Monday, Apr. 20, 1981

Core Courses

A way to general ed

As chancellor of the sprawling State University of New York during the early 1970s, Ernest Boyer often met with angry students who demanded the abolition of required courses. Boyer disagreed. But he also took seriously complaints that "general education" courses (courses supposed to be broad enough to benefit all students) were often little more than rehashes by junior faculty members of their recent Ph.D. dissertations. He still does. "Students have not abandoned general education," Boyer concludes, "general education has abandoned them."

Now the new president of the Carnegie Foundation for the Advancement of Teaching, Boyer has launched a crusade for general education. On most campuses, he says, it has become a cluttered "spare room" thoughtlessly located in student schedules somewhere between electives and degree-program courses. Boyer kicked off his crusade last week at a conference for 200 scholars and foundation executives at the University of Chicago.
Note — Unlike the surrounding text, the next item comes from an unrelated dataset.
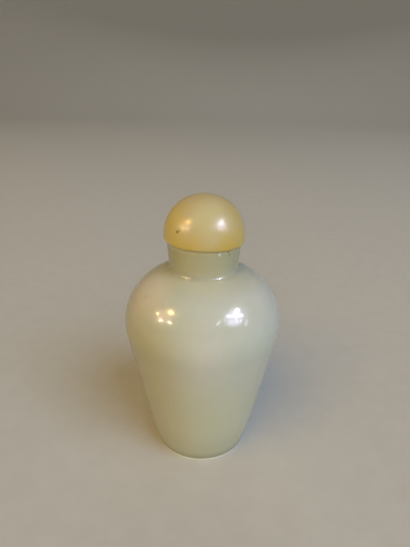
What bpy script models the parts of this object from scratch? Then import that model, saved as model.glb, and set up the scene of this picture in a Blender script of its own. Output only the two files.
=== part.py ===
"""A turned stone snuff bottle: a high-shouldered hollow body, a domed stopper and the cork below it.

Metres, +Z up. The origin is the centre of the foot, on the surface that the bottle stands on.
"""

import math

import bpy

# Body, from the table up
FOOT_RADIUS = 0.0117
FOOT_TUCK = 0.0007  # how far the side curves in at the foot, from the line of the straight taper
FOOT_CURVE_HEIGHT = 0.0119  # where that curve begins
FOOT_EDGE = 0.0003  # rounding of the foot's outer edge
FOOT_RING_WIDTH = 0.0032
FOOT_DISH_DEPTH = 0.0009  # hollow ground into the underside, inside the ring
BELLY_RADIUS = 0.0195
BELLY_HEIGHT = 0.0360  # height of the widest ring
SHOULDER_RADIUS = 0.01404  # the shoulder's arc, seen in section

# Neck and mouth
NECK_HEIGHT = 0.0066  # from where the neck leaves the shoulder to the lip
NECK_FILLET = 0.0011
NECK_FLARE = 0.0004  # how much wider the lip is than the neck's foot
LIP_RADIUS = 0.00886
LIP_EDGE = 0.0004
MOUTH_RADIUS = 0.0037

# Hollow
WALL = 0.0035
FLOOR_THICKNESS = 0.0050  # from the foot's ring to the hollow's floor
HOLLOW_CORNER = 0.0040  # rounding between the floor and the wall

# Stopper
STOPPER_OVERHANG = 0.0008  # past the lip, all round
STOPPER_SIDE = 0.0018  # from its underside up to where the dome begins
STOPPER_RISE = 0.0093  # of the dome, a little less than a half ball's
STOPPER_EDGE = 0.0008
STOPPER_LEAN = math.radians(1.65)  # it sits a little lower on its +X side
SEAT_GAP = 0.0003

# Cork
CORK_LENGTH = 0.0065
CORK_CLEARANCE = 0.0003  # to the mouth's wall and to the stopper
CORK_TAPER = 0.0003  # how much narrower its lower end is
CORK_EDGE = 0.0004

# Finishes: colours are linear, and roughness runs from 0 to 1
PALE_JADE = (0.46, 0.46, 0.36)
HONEY_JADE = (0.55, 0.38, 0.12)
CORK_BROWN = (0.30, 0.17, 0.08)
POLISHED = 0.18
MATT = 0.85

# Facets: sides round the axis, and straight steps along each curve of a profile
BOTTLE_SIDES = 60
STOPPER_SIDES = 48
CORK_SIDES = 24
SHOULDER_STEPS = 16
INNER_SHOULDER_STEPS = 9
DOME_STEPS = 12
CURVE_STEPS = 4  # the neck's fillet, the hollow's corner, the foot's curve and its dish
EDGE_STEPS = 3
MERGE_DISTANCE = 0.000001  # joins the copies of a profile's ends on the axis


def arc(centre, radius, start, end, steps):
    """Points on a circle in the section plane, as (distance from the axis, height)."""
    points = []
    for i in range(steps + 1):
        angle = start + (end - start) * i / steps
        points.append((centre[0] + radius * math.cos(angle), centre[1] + radius * math.sin(angle)))
    return points


def side_angle():
    """How far the straight side leans out from the vertical.

    The side is the line from the foot, before its curve, that just touches the shoulder's arc.
    """
    across = BELLY_RADIUS - SHOULDER_RADIUS - FOOT_RADIUS - FOOT_TUCK
    reach = math.hypot(across, BELLY_HEIGHT)
    return math.atan2(across, BELLY_HEIGHT) + math.asin(SHOULDER_RADIUS / reach)


def shoulder_centre():
    return (BELLY_RADIUS - SHOULDER_RADIUS, BELLY_HEIGHT)


def neck_radius():
    return LIP_RADIUS - NECK_FLARE


def neck_foot():
    """The angle on the shoulder's arc, and the height, where the neck's fillet begins.

    A neck narrower than the arc's centre leaves a flat ring round itself, level with the arc's top.
    """
    centre = shoulder_centre()
    across = max(neck_radius() + NECK_FILLET - centre[0], 0)
    angle = math.acos(across / SHOULDER_RADIUS)
    return angle, centre[1] + SHOULDER_RADIUS * math.sin(angle)


def lip_height():
    return neck_foot()[1] + NECK_HEIGHT


def hollow_profile():
    """From the middle of the hollow's floor up to the mouth."""
    lean = side_angle()
    centre = shoulder_centre()
    inner_shoulder = SHOULDER_RADIUS - WALL
    touch = (centre[0] + inner_shoulder * math.cos(lean), centre[1] - inner_shoulder * math.sin(lean))
    corner_height = FLOOR_THICKNESS + HOLLOW_CORNER
    wall_there = touch[0] - (touch[1] - corner_height) * math.tan(lean)
    corner_centre = (wall_there - HOLLOW_CORNER / math.cos(lean), corner_height)
    # A mouth narrower than the arc's centre leaves a flat ceiling, level with the arc's top.
    ceiling = math.acos(max(MOUTH_RADIUS - centre[0], 0) / inner_shoulder)
    points = [(0, FLOOR_THICKNESS)]
    points += arc(corner_centre, HOLLOW_CORNER, -math.pi / 2, -lean, CURVE_STEPS)
    points += arc(centre, inner_shoulder, -lean, ceiling, INNER_SHOULDER_STEPS)
    points.append((MOUTH_RADIUS, points[-1][1]))
    return points


def lip_profile():
    """From the mouth over the lip to the outer side of the neck."""
    height = lip_height() - LIP_EDGE
    points = arc((MOUTH_RADIUS + LIP_EDGE, height), LIP_EDGE, math.pi, math.pi / 2, EDGE_STEPS)
    points += arc((LIP_RADIUS - LIP_EDGE, height), LIP_EDGE, math.pi / 2, 0, EDGE_STEPS)
    return points


def outer_profile():
    """From the neck's fillet down the shoulder and the side to the foot."""
    lean = side_angle()
    centre = shoulder_centre()
    neck_angle, neck_height = neck_foot()
    fillet_centre = (neck_radius() + NECK_FILLET, neck_height + NECK_FILLET)
    points = arc(fillet_centre, NECK_FILLET, math.pi, math.pi * 1.5, CURVE_STEPS)
    points += arc(centre, SHOULDER_RADIUS, neck_angle, -lean, SHOULDER_STEPS)
    for i in range(CURVE_STEPS + 1):
        height = FOOT_CURVE_HEIGHT + (FOOT_EDGE - FOOT_CURVE_HEIGHT) * i / CURVE_STEPS
        straight = FOOT_RADIUS + FOOT_TUCK + height * math.tan(lean)
        tuck = FOOT_TUCK * (1 - height / FOOT_CURVE_HEIGHT) ** 2
        points.append((straight - tuck, height))
    return points


def foot_profile():
    """From the foot's outer edge under the ring to the middle of the dish."""
    corner = outer_profile()[-1][0]
    points = arc((corner - FOOT_EDGE, FOOT_EDGE), FOOT_EDGE, 0, -math.pi / 2, EDGE_STEPS)
    dish_radius = corner - FOOT_EDGE - FOOT_RING_WIDTH
    ball = (dish_radius**2 + FOOT_DISH_DEPTH**2) / (2 * FOOT_DISH_DEPTH)
    rim = math.atan2(ball - FOOT_DISH_DEPTH, dish_radius)
    points += arc((0, FOOT_DISH_DEPTH - ball), ball, rim, math.pi / 2, CURVE_STEPS)
    points[-1] = (0, FOOT_DISH_DEPTH)
    return points


def stopper_profile():
    """From the top of the dome, down its side and across its flat underside, from its own seat."""
    radius = LIP_RADIUS + STOPPER_OVERHANG
    half_ball = arc((0, 0), radius, math.pi / 2, 0, DOME_STEPS)
    points = [(across, STOPPER_SIDE + up * STOPPER_RISE / radius) for across, up in half_ball]
    points[0] = (0, STOPPER_SIDE + STOPPER_RISE)
    points += arc((radius - STOPPER_EDGE, STOPPER_EDGE), STOPPER_EDGE, 0, -math.pi / 2, EDGE_STEPS)
    points.append((0, 0))
    return points


def cork_profile():
    """From the middle of the cork's top to the middle of its lower end, below the stopper's seat."""
    top_radius = MOUTH_RADIUS - CORK_CLEARANCE
    low_radius = top_radius - CORK_TAPER
    top = -CORK_CLEARANCE
    low = top - CORK_LENGTH
    return [
        (0, top),
        (top_radius, top),
        (low_radius, low + CORK_EDGE),
        (low_radius - CORK_EDGE, low),
        (0, low),
    ]


def without_repeats(points):
    """The same points, without one that lies on the one before it."""
    kept = [points[0]]
    for point in points[1:]:
        if math.dist(point, kept[-1]) > MERGE_DISTANCE:
            kept.append(point)
    return kept


def material(name, colour, roughness):
    made = bpy.data.materials.new(name)
    made.use_nodes = True
    shader = made.node_tree.nodes["Principled BSDF"]
    shader.inputs["Base Color"].default_value = (*colour, 1)
    shader.inputs["Roughness"].default_value = roughness
    shader.inputs["Metallic"].default_value = 0
    made.diffuse_color = (*colour, 1)
    return made


def turned(name, profile, sides, finish, collection):
    """A solid of revolution about its own Z axis. Its profile runs down along the outer side."""
    points = without_repeats(profile)
    edges = [(i, i + 1) for i in range(len(points) - 1)]
    mesh = bpy.data.meshes.new(name)
    mesh.from_pydata([(radius, 0, height) for radius, height in points], edges, [])
    mesh.materials.append(finish)
    made = bpy.data.objects.new(name, mesh)
    collection.objects.link(made)
    screw = made.modifiers.new("Turn", "SCREW")
    screw.axis = "Z"
    screw.angle = 2 * math.pi
    screw.steps = sides
    screw.render_steps = sides
    screw.use_merge_vertices = True
    screw.merge_threshold = MERGE_DISTANCE
    screw.use_smooth_shade = True
    return made


def clear_scene():
    for old in list(bpy.data.objects):
        bpy.data.objects.remove(old)


def main():
    clear_scene()
    collection = bpy.data.collections.new("Snuff bottle")
    bpy.context.scene.collection.children.link(collection)

    pale_stone = material("pale green jade", PALE_JADE, POLISHED)
    honey_stone = material("honey jade", HONEY_JADE, POLISHED)
    cork = material("cork", CORK_BROWN, MATT)

    bottle_profile = hollow_profile() + lip_profile() + outer_profile() + foot_profile()
    turned("bottle", bottle_profile, BOTTLE_SIDES, pale_stone, collection)

    # The stopper leans about the middle of its seat, so the seat is raised until its low side clears the lip.
    seat = bpy.data.objects.new("stopper_seat", None)
    collection.objects.link(seat)
    seat.location.z = lip_height() + SEAT_GAP + LIP_RADIUS * math.sin(STOPPER_LEAN)
    seat.rotation_euler.y = STOPPER_LEAN
    for name, profile, sides, finish in (
        ("stopper", stopper_profile(), STOPPER_SIDES, honey_stone),
        ("stopper_cork", cork_profile(), CORK_SIDES, cork),
    ):
        piece = turned(name, profile, sides, finish, collection)
        piece.parent = seat


main()
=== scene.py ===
# %% [markdown]
# # A jade snuff bottle
# A snuff bottle is a palm-sized flask, ground out of one pebble of nephrite jade and polished until
# it looks wet. A small dome of honey-coloured stone, with a cork glued under it, closes the mouth.
#
# The frame holds the bottle's three solids at their real size: `bottle`, `stopper` and
# `stopper_cork`. Here each of them gets a finer mesh in the same place, and the finish of its stone.

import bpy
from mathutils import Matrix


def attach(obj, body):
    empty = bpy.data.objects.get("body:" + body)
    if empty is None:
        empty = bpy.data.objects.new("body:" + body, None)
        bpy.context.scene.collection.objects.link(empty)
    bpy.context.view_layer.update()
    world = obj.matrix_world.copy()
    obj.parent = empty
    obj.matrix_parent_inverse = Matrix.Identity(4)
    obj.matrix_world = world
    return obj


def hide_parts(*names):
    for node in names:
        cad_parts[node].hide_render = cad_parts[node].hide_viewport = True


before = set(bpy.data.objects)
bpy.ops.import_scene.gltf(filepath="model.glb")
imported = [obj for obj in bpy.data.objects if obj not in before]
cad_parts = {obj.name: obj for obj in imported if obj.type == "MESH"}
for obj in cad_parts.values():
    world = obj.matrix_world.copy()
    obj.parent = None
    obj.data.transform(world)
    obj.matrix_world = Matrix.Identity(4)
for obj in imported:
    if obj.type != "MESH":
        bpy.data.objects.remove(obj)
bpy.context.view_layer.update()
print("nodes:", sorted(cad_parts))

# %% [markdown]
# ## Helpers
# Blender counts in metres and keeps colours linear, but a maker thinks in millimetres and picks
# colours as sRGB hex. MM and linear() translate. add() puts a node into any tree, sets it up,
# links it and hands back the socket that the next node needs, so that a whole node tree reads as a
# list of what each node does.

# %% Units, colours and nodes
import math

import bpy
from mathutils import Matrix, Quaternion, Vector

MM = 0.001


def linear(hex_colour):
    """An sRGB hex colour, such as "#c8c8b4", as linear red, green, blue and alpha."""
    channels = []
    for start in (1, 3, 5):
        value = int(hex_colour[start : start + 2], 16) / 255
        channels.append(value / 12.92 if value <= 0.04045 else ((value + 0.055) / 1.055) ** 2.4)
    return (*channels, 1)


def add(tree, kind, inputs=None, output=0, **settings):
    """Adds a node and returns one of its outputs. An input takes a value, or a socket to link from."""
    made = tree.nodes.new(kind)
    for name, value in settings.items():
        setattr(made, name, value)
    for name, value in (inputs or {}).items():
        if isinstance(value, bpy.types.NodeSocket):
            tree.links.new(value, made.inputs[name])
        else:
            made.inputs[name].default_value = value
    return made.outputs[output] if len(made.outputs) else None


print("one millimetre is", MM, "m, and mid grey is", round(linear("#808080")[0], 3))

# %% [markdown]
# ## The camera
# The photograph was taken from very near with a short lens, looking down at the bottle. That shows in
# its curves: the edge of the stopper, near the lens's own height, is a flat ellipse, and the foot,
# far below it, is a much rounder one. A camera fitted to those curves stands about 13 cm away. The
# picture leans a little too, because the camera was held at a slight roll.

# %% Place the camera
LENS = 29.155  # mm, on a 36 mm sensor
CAMERA_PLACE = Vector((0.38, -100.9, 88.8)) * MM
CAMERA_PITCH = math.radians(22.03)  # below the horizon
CAMERA_ROLL = math.radians(1.10)

lens = bpy.data.cameras.new("Camera")
lens.lens = LENS
lens.sensor_width = 36
lens.clip_start = 1 * MM
lens.clip_end = 100
camera = bpy.data.objects.new("Camera", lens)
bpy.context.scene.collection.objects.link(camera)
tilt = Matrix.Rotation(math.pi / 2 - CAMERA_PITCH, 4, "X") @ Matrix.Rotation(CAMERA_ROLL, 4, "Z")
camera.matrix_world = Matrix.Translation(CAMERA_PLACE) @ tilt
bpy.context.scene.camera = camera
print("camera stands", round(CAMERA_PLACE.length / MM), "mm from the foot")

# %% [markdown]
# ## Light
# Polished stone shows what lights it. The real bottle reflects a cool window on its right side and a
# cluster of four small warm lamps on its left. Their places come from the highlights: where a
# highlight lies on the belly gives the direction that the surface mirrors there. The window's
# highlight has a bright, roughly three-cornered core that ends in faint streaks below, so the window
# is four broad panels with narrow ones under them, amid a wide dim glow. The lamps have a dim haze
# around them too.
#
# Window and lamps show only in the gloss. Large panels that the gloss doesn't show carry the light of
# the room: warm from the left, cool from the right, and a low one in front that reaches under the
# stopper's edge.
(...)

Participants received a 68-page Carnegie essay touting general education as an antidote to "self-preoccupation and social isolation." Its message: "All students should come to understand that they share with others the use of symbols, membership in groups and institutions, the activities of production and consumption, a relationship with nature, a sense of time, and commonly held values and beliefs."

Many educators give lip service to such familiar and useful aims. Boyer's main point, though, is that most colleges ignore them in the day-to-day business of planning curriculums. Instead of thinking about how best to provide a general education, most colleges, says Boyer, merely turn students loose to choose from a grab bag of courses that make the approved list as a result of academic politics. In planning student programs, explains Carnegie Senior Fellow Arthur Levine, "at most schools, three credits in economics is the same as three in political science. Biology is equivalent to physics. You can satisfy humanities requirements with Shakespeare or science fiction, Faulkner or an introduction to film. It doesn't matter. But it should." One answer, according to Boyer, is requiring all students to take a few well-planned, interdisciplinary "core" courses. Another: special campus-wide conferences about how academic disciplines relate to each other. Sums up Chicago's Dean Jonathan Smith, "To dump on students the task of finding coherence in their education is indefensible. Colleges shouldn't be allowed to collect tuition on that basis."